Matt Calkins, The Seattle Times on

Published in Football

I know, I know — he doesn't play here anymore and hasn't since 2021.

And yeah, the Mariners' collapse (or perhaps pending surge?) is on the minds of the most ardent Seattle sports fans now.

But it's hard to look at that score — 70-20 — and not think that Russell Wilson is the sports epitome of "be careful what you wish for."

The first three weeks of the 2023 season has only amplified Wilson's nightmarish departure from Seattle, something that seemed close to impossible after the disaster that was last year.

After forcing his way out of Seattle and drawing boos from the Lumen Field crowd in the season opener, the Broncos QB watched his new team go 5-12 (4-11 with him as a starter) and give the Seahawks the fifth overall pick in the following draft.

It was a series of on-the-field, off-the-field and in-the-air embarrassments, with Wilson posting a career-low passer rating of 84.4 and career-high number of sacks taken (55) — all while being mocked nationally for exercising in the aisle of the plane while his teammates slept.

 

Sure, a five-year, $242 million contract will help assuage some of these humiliations, but money isn't a panacea to a competitor with an ego. Last year hurt Russell. What's happening now might be even more painful.

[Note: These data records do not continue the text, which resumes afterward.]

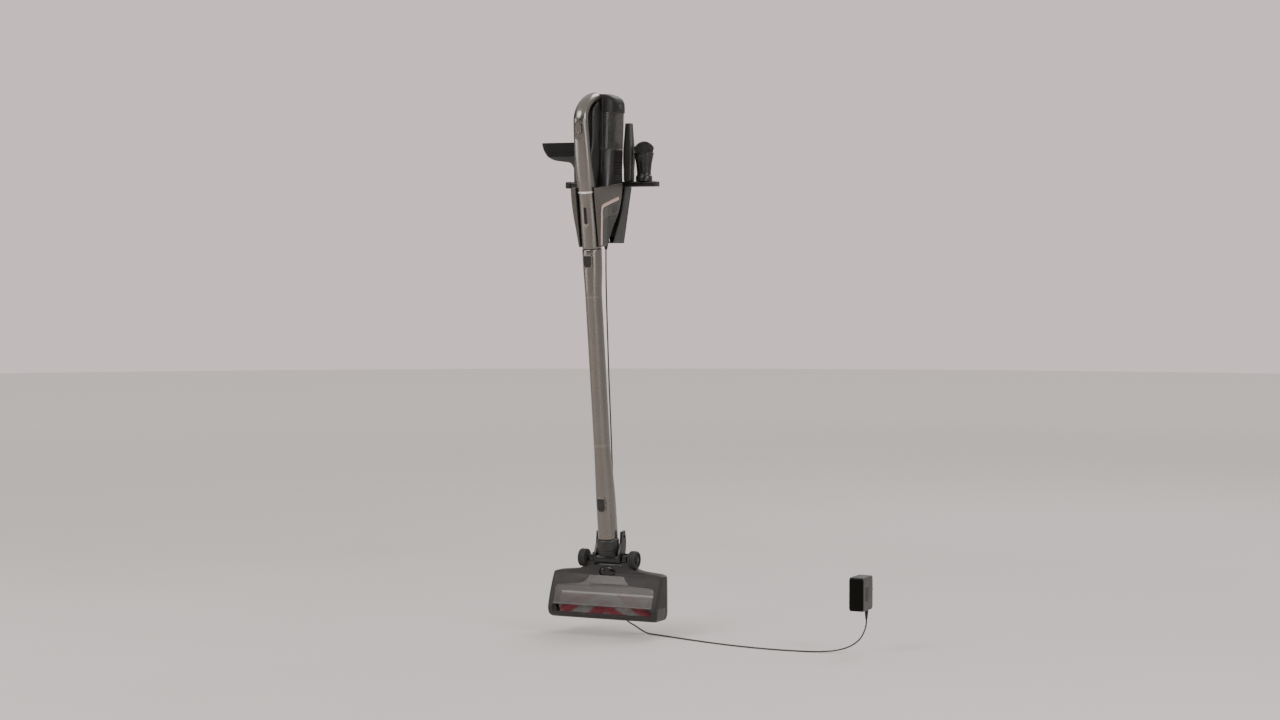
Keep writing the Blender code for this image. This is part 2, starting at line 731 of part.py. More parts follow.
def brush_roll(finish):
    """Bristle roller with its shaft and belt pulley, turning on the line ROLL_AT."""
    profile = [(0.0, -0.1305), (PULLEY_R[0], -0.1305), (PULLEY_R[0], -0.1245), (0.0060, -0.1240),
               (0.0060, -0.1205), (0.0225, -0.1205), (ROLL_R, -0.1180), (ROLL_R, 0.1180),
               (0.0225, 0.1205), (0.0060, 0.1205), (0.0060, 0.1290), (0.0, 0.1290)]
    return turned("brush_roll", profile, finish, centre=(0.0, *ROLL_AT), axis="X", segments=24)


def brush_motor(finish):
    return rod("brush_motor", MOTOR_R, -0.1100, -0.0450, finish, centre=(0.0, *MOTOR_AT), axis="X",
               origin=PIVOT)


def motor_pulley(finish):
    profile = [(0.0, -0.1305), (PULLEY_R[1], -0.1305), (PULLEY_R[1], -0.1240), (0.0030, -0.1236),
               (0.0030, -0.1104), (0.0, -0.1104)]
    return turned("motor_pulley", profile, finish, centre=(0.0, *MOTOR_AT), axis="X", segments=16)


def belt_loop(x, grow):
    """One loop round both pulleys, grow metres off their rims, in the plane at x."""
    big = PULLEY_R[0] + grow
    small = PULLEY_R[1] + grow
    slant = math.asin((big - small) / (MOTOR_AT[1] - ROLL_AT[1]))
    points = []
    for centre, radius, start, stop in ((ROLL_AT, big, math.pi - slant, 2.0 * math.pi + slant),
                                        (MOTOR_AT, small, slant, math.pi - slant)):
        for step in range(9):
            turn = start + (stop - start) * step / 8.0
            points.append(Vector((x, centre[0] + radius * math.cos(turn),
                                  centre[1] + radius * math.sin(turn))))
    return points


def drive_belt(finish):
    low, high = -0.1300, -0.1250
    rings = [belt_loop(low, 0.0015), belt_loop(high, 0.0015), belt_loop(high, 0.0004),
             belt_loop(low, 0.0004)]
    return loft("drive_belt", rings, finish, origin=PIVOT, closed=True)


def rear_axle(finish):
    return rod("rear_axle", AXLE_R, -0.0735, 0.0735, finish, centre=PIVOT, axis="X", segments=16)


def rear_wheel(side, finish):
    low, high = sorted((side * WHEEL_X[0], side * WHEEL_X[1]))
    edge = 0.0020
    profile = [(AXLE_BORE, low), (WHEEL_R - edge, low), (WHEEL_R, low + edge),
               (WHEEL_R, high - edge), (WHEEL_R - edge, high), (AXLE_BORE, high)]
    name = "rear_wheel_right" if side > 0 else "rear_wheel_left"
    return turned(name, profile, finish, centre=PIVOT, axis="X", segments=24)


# ---------------------------------------------------------------- wall dock

DOCK = (
    # height, half width, front
    (-0.0655, 0.0200, -0.0585),
    (-0.0240, 0.0265, -0.0440),
    (0.0100, 0.0315, -0.0355),
    (0.0630, 0.0398, -0.0335),
)
PLATE_FRONT = -0.0045


def dock_back_plate(finish):
    rings = [outline(0.0170, PLATE_FRONT, 0.0, -0.0640, 0.0010),
             outline(0.0360, PLATE_FRONT, 0.0, 0.0610, 0.0010)]
    made = loft("dock_back_plate", rings, finish)
    for name, height in (("screw_hole_upper", 0.0420), ("screw_hole_lower", -0.0420)):
        cut(made, rod(name, 0.0026, -0.0200, 0.0100, None, centre=(0.0, 0.0, height), axis="Y",
                      segments=12))
    return made


def dock_shell(finish):
    wall = 0.0025
    made = loft("dock_shell", [outline(half, front, PLATE_FRONT - GAP, height, 0.0050, 0.0010)
                               for height, half, front in DOCK], finish)
    inner = []
    for height, half, front in DOCK:
        step = wall if height == DOCK[0][0] else -wall if height == DOCK[-1][0] else 0.0
        inner.append(outline(half - wall, -0.1500, 0.0500, height + step, 0.0020))
    cut(made, loft("shell_hollow", inner, None))
    cut(made, rod("gland_hole", 0.0048, -0.1000, -0.0500, None, centre=(*GLAND_AT, 0.0)))
    return made


def dock_cradle(lean, finish):
    """Black front of the dock, inside the shell, with the peg that the vacuum hangs on."""
    rings = []
    for height in (-0.0505, -0.0240, 0.0100, 0.0601):
        half, front = (between([(row[0], row[column]) for row in DOCK], height)
                       for column in (1, 2))
        rings.append(outline(half - 0.0031, front + 0.0016, -0.0130, height, 0.0020))
    made = loft("dock_cradle", rings, finish)
    join(made, block("hanger_peg", (-0.0120, 0.0925, 0.1070), (0.0120, 0.1220, 0.1176), None,
                     lean, edge=0.0))
    return made


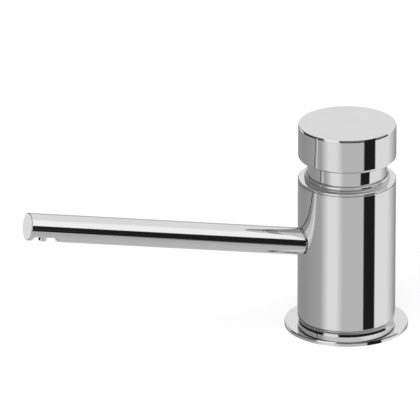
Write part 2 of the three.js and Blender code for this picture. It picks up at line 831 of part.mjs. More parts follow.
/** The spout: one bar bored for the liner, with a thinner tail, the notch and the nozzle's seat. */
function spoutTube() {
  const outside = turned([
    [0, bodyInside / 2],
    [spoutRadius, bodyInside / 2],
    ...arc(spoutRadius - spoutEndEdge, spoutLength - spoutEndEdge, spoutEndEdge, 0, 90, 2),
    [0, spoutLength],
  ], 2 * innerSides);
  const body = rod(bodyRadius + jointGap, bodyFoot - overrun, bodyTop + overrun, 2 * outerSides);
  const bodyForm = intoSpoutFrame(body);
  const solidStart = spoutLength - tipSolid;
  const nozzlePlace = spoutLength - nozzleSetback;
  const grooveHalf = spoutSealThickness / 2 + sealGap;
  const grooveRadius = spoutTailRadius - spoutSealThickness / 2;
  const tailEnd = bodyRadius + overrun + overrun;
  const tail = turned([
    [0, spoutTailStart],
    [spoutTailRadius, spoutTailStart],
    [spoutTailRadius, spoutSealPlace - grooveHalf],
    [grooveRadius, spoutSealPlace - grooveHalf],
    [grooveRadius, spoutSealPlace + grooveHalf],
    [spoutTailRadius, spoutSealPlace + grooveHalf],
    [spoutTailRadius, tailEnd],
    [0, tailEnd],
  ], innerSides);
  const bore = rod(spoutRadius - spoutWall, spoutTailStart - overrun, solidStart, innerSides);
  const passage = rod(passageRadius, solidStart - overrun, nozzlePlace, smallSides);
  const seatFoot = -spoutRadius - overrun;
  const seat = acrossSpout(rod(nozzleRadius + sealGap, seatFoot, nozzleSeat + seatGap, innerSides));
  const solid = cut(cut(outside, bodyForm).add(tail), bore, passage, seat, notch());
  return part("spout_tube", solid, chrome);
}

/** The ring that seals the spout's tail in the body's wall. */
function spoutSeal() {
  const radius = spoutTailRadius;
  const inside = radius - spoutSealThickness / 2 + sealGap / 2;
  const foot = spoutSealPlace - spoutSealThickness / 2;
  const solid = ring(inside, radius + sealGap, foot, foot + spoutSealThickness, innerSides);
  return part("spout_seal", solid, rubber);
}

/** The socket brazed inside the body's wall, into which the spout's tail is screwed. */
function spoutSocket() {
  const block = ring(spoutTailRadius + seatGap, socketRadius, spoutTailStart, bodyRadius, innerSides);
  const wall = intoSpoutFrame(rod(bodyInside - seatGap, bodyFoot, bodyTop, 2 * outerSides));
  return part("spout_socket", block.intersect(wall), brass);
}

/** The plug that centres the liner's end behind the spout's solid tip. */
function linerFerrule() {
  const top = spoutLength - tipSolid - seatGap;
  const outside = spoutRadius - spoutWall - seatGap;
  const solid = sleeve(linerRadius + sealGap, outside, top - ferruleLength, top, innerSides);
  return part("liner_ferrule", solid, whitePlastic);
}

/** The nozzle pressed into the notch's flat, level with the spout's underside. */
function nozzle() {
  const tube = sleeve(nozzleBore, nozzleRadius, -spoutRadius + edgeBreak / 2, nozzleSeat, innerSides);
  const place = spoutLength - nozzleSetback;
  const inlet = rod(passageRadius, place - nozzleRadius - overrun, place, smallSides);
  return part("nozzle", cut(acrossSpout(tube), inlet), chrome);
}

/** The flange: a thin disc with a rounded rim and a boss, hollow below for the seal. */
function baseFlange() {
  const bore = shankRadius + seatGap;
  const sealOutside = bossRadius - deckSealRim;
  const sealInside = sealOutside - deckSealWidth;
  const crownTop = flangeRimHeight + flangeCrown;
  const solid = turned([
    [bore, 0],
    [sealInside - seatGap, 0],
    [sealInside - seatGap, deckSealHeight],
    [sealOutside + seatGap, deckSealHeight],
    [sealOutside + seatGap, 0],
    [flangeRadius, 0],
    ...arc(flangeRadius - flangeRimEdge, flangeRimHeight - flangeRimEdge, flangeRimEdge, 0, 90, 2),
    ...arc(bossRadius + bossFillet, crownTop + bossFillet, bossFillet, 270, 180, 2),
    [bossRadius, bodyFoot - grooveHeight - edgeBreak],
    [bossRadius - edgeBreak, bodyFoot - grooveHeight],
    [bodyRadius - grooveInset, bodyFoot - grooveHeight],
    [bodyRadius - grooveInset, bodyFoot],
    [bore, bodyFoot],
  ], outerSides);
  return part("base_flange", solid, chrome);
}

/** The rubber ring in the flange's underside. */
function deckSeal() {
  const outside = bossRadius - deckSealRim;
  return part("deck_seal", ring(outside - deckSealWidth, outside, 0, deckSealHeight, washerSides), rubber);
}

/** The hollow shank that passes through the worktop and holds the dispenser down. */
function mountingShank() {
  return part("mounting_shank", sleeve(shankBore, shankRadius, shankFoot, floorTop, innerSides), brass);
}

/** The rubber and the steel washer under the worktop. */
function deckWashers() {
  const inside = shankRadius + seatGap;
  const soft = ring(inside, deckWasherRadius, deckWasherFoot, deckWasherTop, washerSides);
  const hard = sleeve(inside, clampWasherRadius, clampWasherFoot, deckWasherFoot, washerSides);
  return [part("deck_washer", soft, rubber), part("clamp_washer", hard, steel)];
}

/** The nut that draws the washers up against the worktop: a hexagon on a round flange. */
function mountingNut() {
  const hex = hexagon(nutAcrossCorners, nutFoot, clampWasherFoot);
  const flangeFoot = clampWasherFoot - nutFlangeHeight;
  const flange = sleeve(shankRadius + seatGap, nutFlangeRadius, flangeFoot, clampWasherFoot, innerSides);
  const bore = rod(shankRadius + seatGap, nutFoot - overrun, clampWasherFoot + overrun, innerSides);
  return part("mounting_nut", cut(hex.add(flange), bore), brass);
}

/** The tube inside the shank that feeds the pump. */
function inletTube() {
  const foot = shankFoot + barbPlugLength - inletTubeSeat + valveGap;
  const top = baseTailFoot + inletTubeSeat - valveGap;
  const solid = ring(inletTubeRadius - inletTubeWall, inletTubeRadius, foot, top, smallSides);
  return part("inlet_tube", solid, whitePlastic);
}

/** The hose fitting in the shank's lower end: a plug, a hexagon to turn it by and a barbed nipple. */
function hoseBarb() {
  const hexFoot = shankFoot - barbHexHeight;
  const plugTop = shankFoot + barbPlugLength;
  const barbs = [];
  for (let i = barbCount - 1; i >= 0; i -= 1) {
    const top = hexFoot - barbLead - i * barbPitch;
    barbs.push([barbRadius - barbStep, top - barbPitch], [barbRadius, top]);
  }
  const body = turned([
    [barbBore, hexFoot - barbLead - barbCount * barbPitch],
    ...barbs,
    [barbRadius - barbStep, hexFoot - barbLead],
    [barbRadius - barbStep, shankFoot],
    [shankBore - seatGap, shankFoot],
    [shankBore - seatGap, plugTop],
    [tubeSocketRadius, plugTop],
    [tubeSocketRadius, plugTop - inletTubeSeat],
    [barbBore, plugTop - inletTubeSeat],
  ], smallSides);
  const bore = rod(barbBore, hexFoot - overrun, shankFoot + overrun / 2, smallSides);
  return part("hose_barb", cut(body.add(hexagon(barbHexRadius, hexFoot, shankFoot)), bore), greyPlastic);
}

const head = new THREE.Group();
head.add(buttonCap(), buttonHub(), hubScrew(), pistonRod(), piston(), pistonSeal());

const pump = new THREE.Group();
pump.add(returnSpring(), springSeat(), barrelCap(), rodSeal(), pumpBarrel(), pumpBase(), baseSeal());
pump.add(inletBall(), inletCage(), outletValveBody(), outletBall(), outletFitting(), spoutLiner());
pump.add(...pumpScrews());

const spout = new THREE.Group();
spout.position.z = spoutHeight;
spout.rotation.y = spoutPitch - Math.PI / 2;
spout.add(spoutTube(), spoutSeal(), spoutSocket(), linerFerrule(), nozzle());

const housing = new THREE.Group();
housing.add(collar(), guideRing(), wiperRing(), bodyShell(), baseFlange(), deckSeal());

const fixing = new THREE.Group();
fixing.add(mountingShank(), ...deckWashers(), mountingNut(), inletTube(), hoseBarb());

const dispenser = new THREE.Group();
dispenser.add(head, pump, spout, housing, fixing);

export default dispenser;
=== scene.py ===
"""The looks of a countertop soap dispenser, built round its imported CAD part.

Meshes are made in millimetres and turned to metres when an object is made of them."""

import math

import bmesh
import bpy
from bpy.props import FloatProperty, FloatVectorProperty, PointerProperty
from mathutils import Matrix, Vector


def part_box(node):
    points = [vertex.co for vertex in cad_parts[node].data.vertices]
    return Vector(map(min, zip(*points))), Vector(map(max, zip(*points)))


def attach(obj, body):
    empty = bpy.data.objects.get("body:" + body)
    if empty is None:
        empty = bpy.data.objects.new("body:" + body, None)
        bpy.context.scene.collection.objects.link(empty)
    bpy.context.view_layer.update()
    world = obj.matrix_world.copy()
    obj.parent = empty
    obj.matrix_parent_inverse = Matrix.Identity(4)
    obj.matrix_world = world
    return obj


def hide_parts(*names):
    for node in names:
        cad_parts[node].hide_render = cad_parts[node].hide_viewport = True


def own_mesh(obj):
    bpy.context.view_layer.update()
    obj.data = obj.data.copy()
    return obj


bl_info = {
    "name": "Countertop soap dispenser",
    "version": (1, 0, 0),
    "blender": (4, 5, 0),
    "location": "View3D > Sidebar > Dispenser",
    "description": "Dresses the CAD frame of a countertop soap dispenser and lights it in a small studio",
    "category": "Object",
}

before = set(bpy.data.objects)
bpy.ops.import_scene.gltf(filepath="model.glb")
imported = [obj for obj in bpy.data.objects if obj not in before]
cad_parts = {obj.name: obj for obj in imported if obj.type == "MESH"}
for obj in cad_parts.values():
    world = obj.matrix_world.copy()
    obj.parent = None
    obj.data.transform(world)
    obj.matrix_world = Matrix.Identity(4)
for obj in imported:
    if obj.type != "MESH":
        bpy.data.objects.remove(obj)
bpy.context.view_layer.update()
MM = 0.001
ROUND_STEPS = 192  # sides of the large turned pieces
SMALL_STEPS = 72  # sides of the small turned pieces
SHARP_ANGLE = math.radians(32)
ROUND_MATCH = 0.004  # how near a corner lies to a round to be taken as on it, in millimetres
TURNED = Matrix.Identity(4)
FLOOR_THICKNESS = 6  # of the body's floor, in millimetres
FLOOR_BORE = 11.3  # radius of the hole through the body's floor and the flange
SCREW_CIRCLE = 12.9  # radius on which the pump's three screws stand
SCREW_HOLE = 1.1  # radius of their holes
OUTLET_OFFSET = 12.8  # from the body's axis to the outlet valve's
SPOUT_HOLE = 6.3  # radius of the hole in the body's wall for the spout's tail
SNUG = 0.15  # between a piece and the groove, hole or sleeve that it sits or slides in
OVERRUN = 4  # how far a cutter runs past what it cuts


def span(node):
    """A node's foot, top and half depth, in millimetres."""
    low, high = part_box(node)
    return low.z / MM, high.z / MM, (high.y - low.y) / 2 / MM


def linear(code):
    """The linear RGBA of an sRGB hex colour."""
    values = [int(code[i : i + 2], 16) / 255 for i in (1, 3, 5)]
    shades = [v / 12.92 if v <= 0.04045 else ((v + 0.055) / 1.055) ** 2.4 for v in values]
    return (*shades, 1.0)


def length(name, description, millimetres):
    """A length in the settings, which keep metres."""
    return FloatProperty(name=name, description=description, default=millimetres * MM, min=0, unit="LENGTH")


def angle(name, description, degrees):
    """An angle in the settings, which keep radians."""
    return FloatProperty(name=name, description=description, default=math.radians(degrees), subtype="ANGLE")


def colour(name, description, code):
    """A colour in the settings."""
    return FloatVectorProperty(
        name=name, description=description, default=linear(code)[:3], size=3, min=0, max=1, subtype="COLOR"
    )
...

The Broncos are now 0-3 after losing by 50 points to the Dolphins on Sunday. That takes Wilson's record to 4-14 as the starting QB in the mile-high city, his worst 18-game stretch by a country mile. The losses aren't necessarily his fault. He is having a decent year by NFL standards, with his 99.5 passer rating ranking seventh in the league — although he has taken 10 sacks.

But Wilson didn't force his way out of Seattle to be decent. The Broncos didn't pay him nearly $50 million a year to be decent, either. These moves and signings were built around the idea that Wilson would take his (once) Hall of Fame-worthy résumé and resurrect an organization that hadn't reached the playoffs since its Super Bowl-winning season in 2015. The opposite has happened. The Broncos just keep getting worse.

It's quite possible that Wilson's numbers would have dropped off last season regardless of where he played. Had it happened in Seattle, however, it's unlikely that he would have taken the brunt of the blame for his decline. Critics probably would have pointed to coach Pete Carroll, or the offensive system, or a shoddy O-line that consistently failed to protect the team's primary asset.